Pertanyaannya, apakah adil bagi pelajar yang tinggal dan bersekolah di daerah
lereng-lereng pegunungan, pedesaan, dan pinggir-pinggir pantai, dengan tanda
kutip macam soalnya sama. Padahal kita tahu bahwa secara umum sarana dan
prasarana atau fasilitas pendidikan di daerah itu sebagian besar sangat
memprihatinkan.
Saya
tahu, tujuan pemerintah itu baik. Ingin memajukan dan memeratakan pendidikan.

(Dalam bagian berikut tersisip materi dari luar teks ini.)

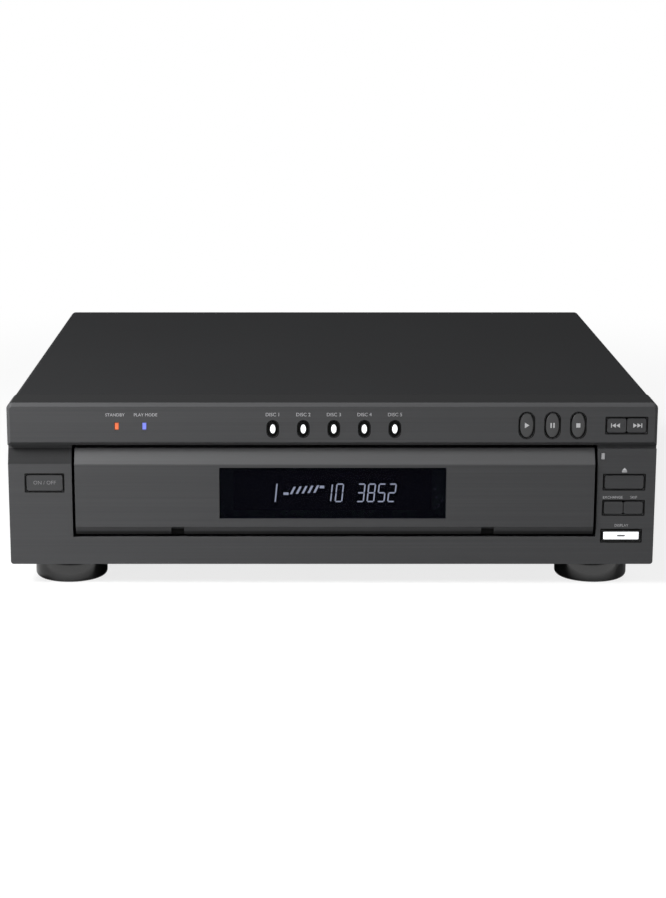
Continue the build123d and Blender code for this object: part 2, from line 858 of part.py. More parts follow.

Namun permasalahannya, caranya yang salah. Cara yang digunakan sangat
berbanding terbalik dengan aplikasi yang ada di lapangan. Jadi, mau tidak mau, pusing
tidak pusing, ikhlas tidak ikhlas, elemen pendidikan di tingkat bawahnya
menerima program pemerintah pusat dengan tangan terbuka dan terus menjalankannya.
Menurut
berbagai sumber berita, banyak guru yang mengeluhkan proses UAN tahun ini. Mulai
dari pembuatan soal yang amburadul dan bercampur aduk antara soal mapel yang
satu dengan yang lain, proses distribusinya yang ruwet, waktu pelaksaaan
pengerjaan uan di sekolah yang tidak sesuai jadwal yang ditetapkan, dan lebih
parahnya lagi, kertas LJK (Lembar Jawaban Komputer) yang tipis atau mudah sobek bila di hapus beberapa
kali.
Tentunya
dari beberapa kejadian tersebut, banyak pihak yang dirugikan, terutama para
pelajar. Mereka seakan-akan berkeluh kesah dengan pesta pelajar nasional kali
ini. Pesta yang seharusnya berlangsung dengan muka bahagia, namun pada akhirnya
di tengah perjalanan terganjal dengan hal yang semerawut tadi. Tentunya sangat
mengganggu para pelajar dalam proses pengerjaan soal UAN. Mudah-mudahan hasil
yang didapat nanti memuaskan. Mudah-mudahan saja.
Banyak
hal yang membuat proses UAN tahun ini begitu mengecewakan, salah satunya adanya
penyelipan dana untuk pencetakan soal. Sepertinya pemerintah belum jera dengan
yang namanya korupsi. Entah itu dilakukan oleh pihak pusat atau elemen di
bawahnya. Faktanya itu ada dan masyarakat tahu. Lebih memprihatinkan lagi, dana
untuk UAN saja harus dikorupsi. Kemudian menyebabkan kertas LJK yang digunakan
untuk UAN harus menjadi korbannya. Kualitasnya
kertasnya jelek dan proses pembuatannya tersendat. Inilah gambaran negeri kita
yang terkenal sensitif dengan kemajuan korupsinya. Sampai-sampai dana untuk
pencetakan soal saja dikorupsi. Semoga tidak turun temurun kepada generasi
selanjutnya. Termasuk kita, para pembaca.
Untuk
evaluasi pendidikan di tingkat sekolah, alangkah baiknya dilakukan oleh pihak
sekolah itu sendiri. Karena mereka yang mengetahui kemajuan dan perkembangan
peserta didiknya, yaitu bagaimana sikapnya sehari-hari, pengetahuannya, dan
keterampilannya. Sangat ironis bila kelulusan pelajar hanya dievaluasi lewat
soal tertulis yang dilakukan hanya empat hari. Hal inilah yang menjadi momok
menakutkan bagi para pelajar kita. Saya rasa, pendidikan kita harus diubah
seiring dengan kemajuan jaman dan pesta pelajar nasional tidak dibuat untuk
menakut nakuti pelajar tapi sebaliknya membuat mereka merasa senang menyambut
acara tahunan itu. Semoga pendidikan kita lebih baik di masa mendatang, merata
di segala penjuru indonesia, dan mendiknas semakin dewasa menghadapi
perkembangan pendidikan sehingga nantinya menghasilkan generasi muda yang dapat
menjadi tumpuan kemajuan agama, bangsa, dan negara.